In 2007, Wayne was elected to NFCA's board, bringing his Certified Financial Planner skills to his tenure. Johnson said, "The end of 2008 and 2009 were just hard years for us, a lot of groups, particularly nonprofits, because the economy tanked... Most of us were trying to make payroll and pay bills... He helped the organization not just get through the financial crisis of 2007-2009 but survive and thrive through today...This is not something he did half-heartedly. It was a lot of time... We've been able to pay our bills, build up a small reserve, and we're working on building up a larger reserve." His work to ensure a sustainable level of support for future generations continues in Wayne's current role as Immediate Past Board Chairman.”
Johnson said that as Wayne transitioned into the elected position of Board Chairman, he looked for ways to engage board members, find their talents and interests, and best use them.

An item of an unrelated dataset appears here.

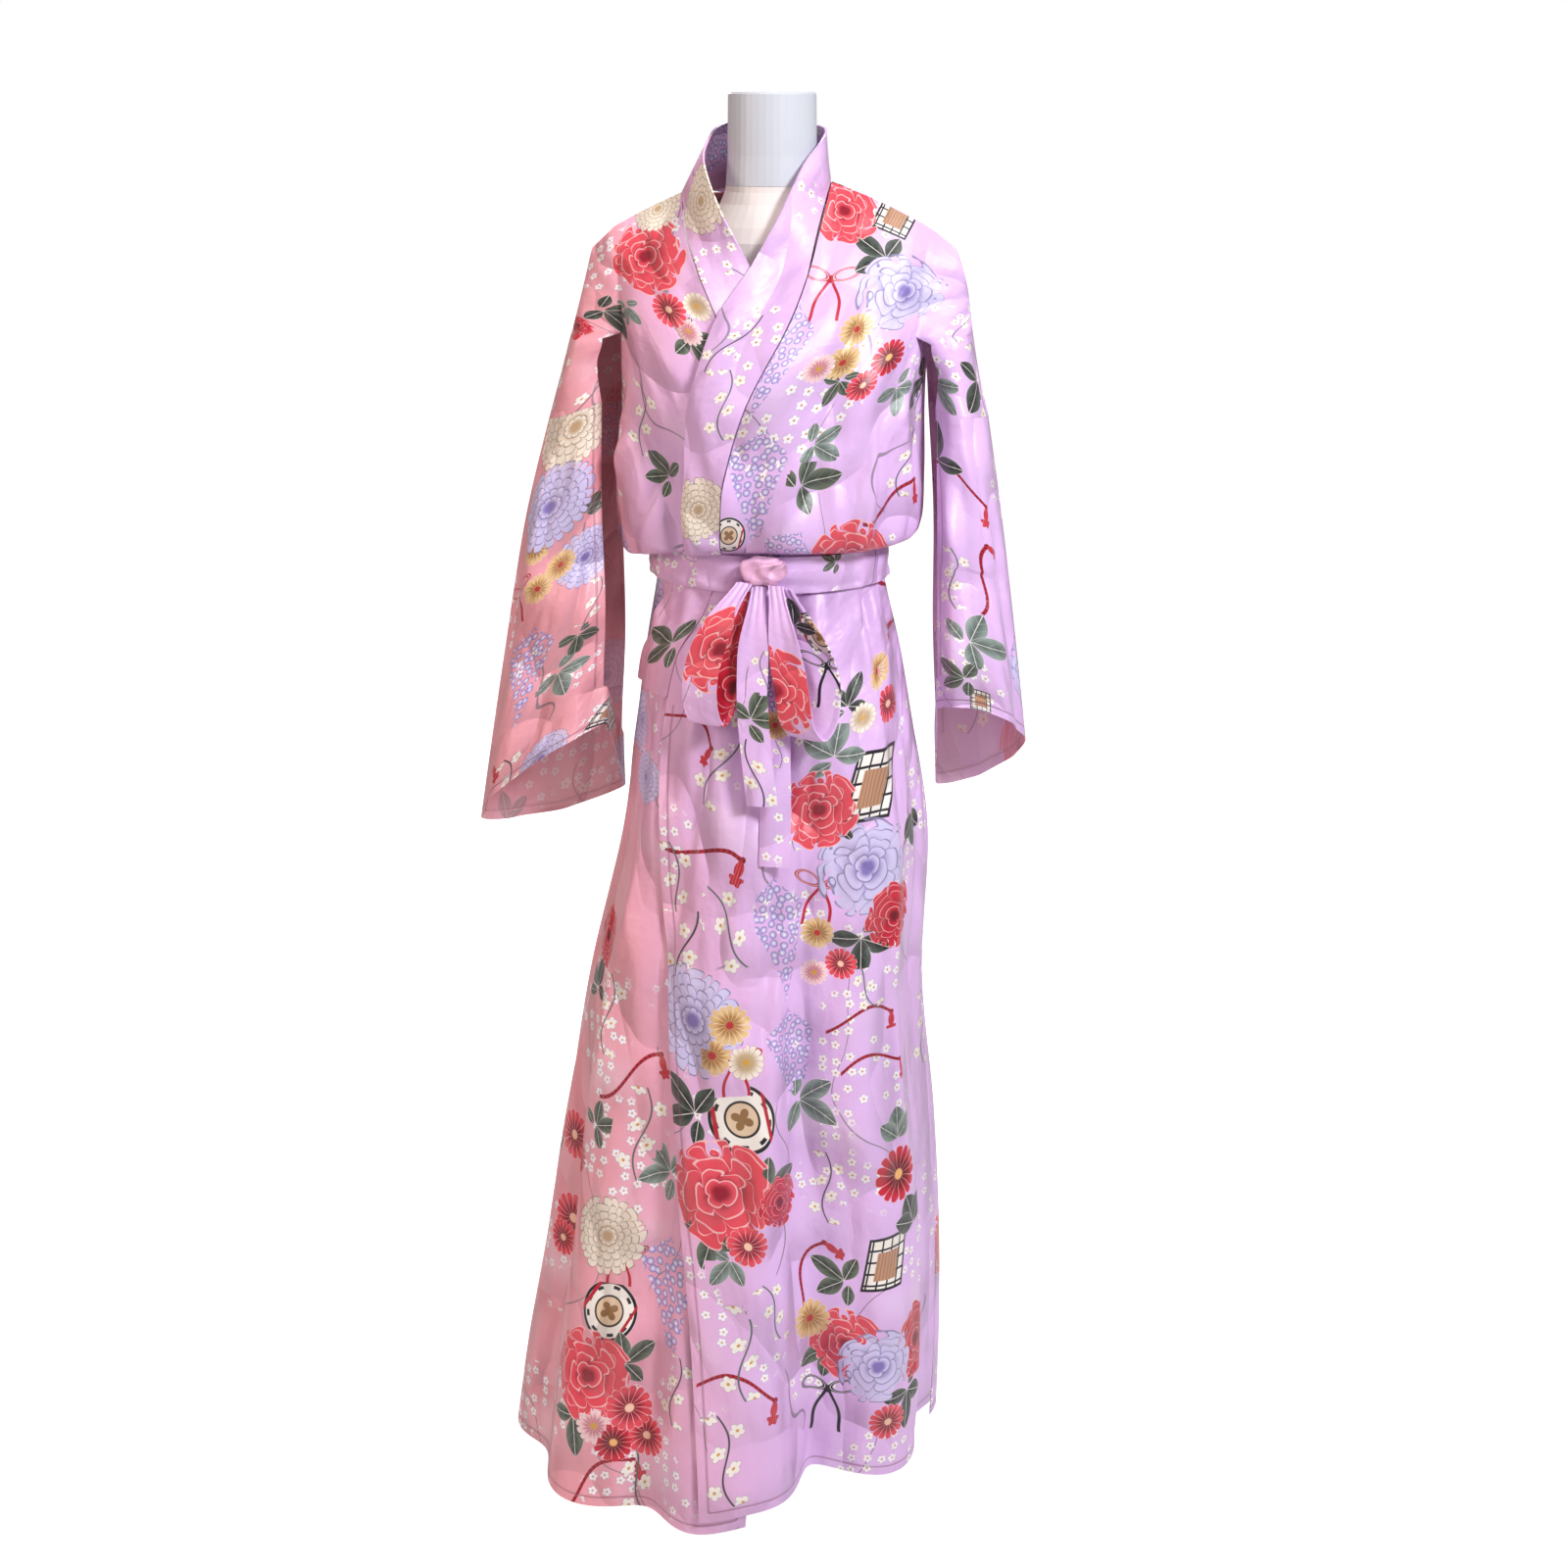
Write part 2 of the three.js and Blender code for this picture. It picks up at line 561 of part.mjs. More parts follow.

Johnson and Wayne continued to work closely together, staying "very optimistic and did not allow circumstances to define or be a self-fulfilling prophecy," according to Johnson.
Of course, Wayne couldn't have done any of this without Linda's support and encouragement. "Linda is a great communicator," Johnson said, "A lot of times, he'd come back and say, 'You know, Linda convinced me that this is better. You're right, Chuck. Linda agrees with you. Let's, do it y'all's way."
"We're honored. NCFA and adoption have greatly affected our lives," wrote Wayne in an email.
ON JAN. Jan. 14, 2021, the threesome, Dr. Wayne Winston Sharp, Ph.D. Immediate Past Chairman of the Board, Chairman, Investment Task Force of National Council For Adoption and his wife Linda Whitbeck Sharp, recipients of The Ruby Lee Piester Adoption Award (2021), joined Chuck Johnson, NFCA President and CEO at the office of NCFA, 225 N. Washington Street in Alexandria. There, they recounted stories about their shared experiences and marked the informal recognition with photos.
Afterward, Linda agreed with Johnson's assessment. "I am a sounding board," she said. Asked how much time Wayne spends on NCFA duties and advocacy, she said, "Every day, all day."
According to Wayne, while he continues to work and serve on the board to fulfill the organization's mission, he is aware of the need to look more closely at foster children in the U.S., especially placement for siblings, special needs children, and youth ages 14 years or older. One of the challenges facing older youth in foster care is the young people age-out at age 18 in many states.
Wayne said he is proud of his efforts and those of others who worked to extend the Foster Care Assistance Program beyond age 18 to 21 in more than half of the states in the U.S. "We still have lots of work to be done…I just can't stop until I know every child has a permanent family and a home," he said.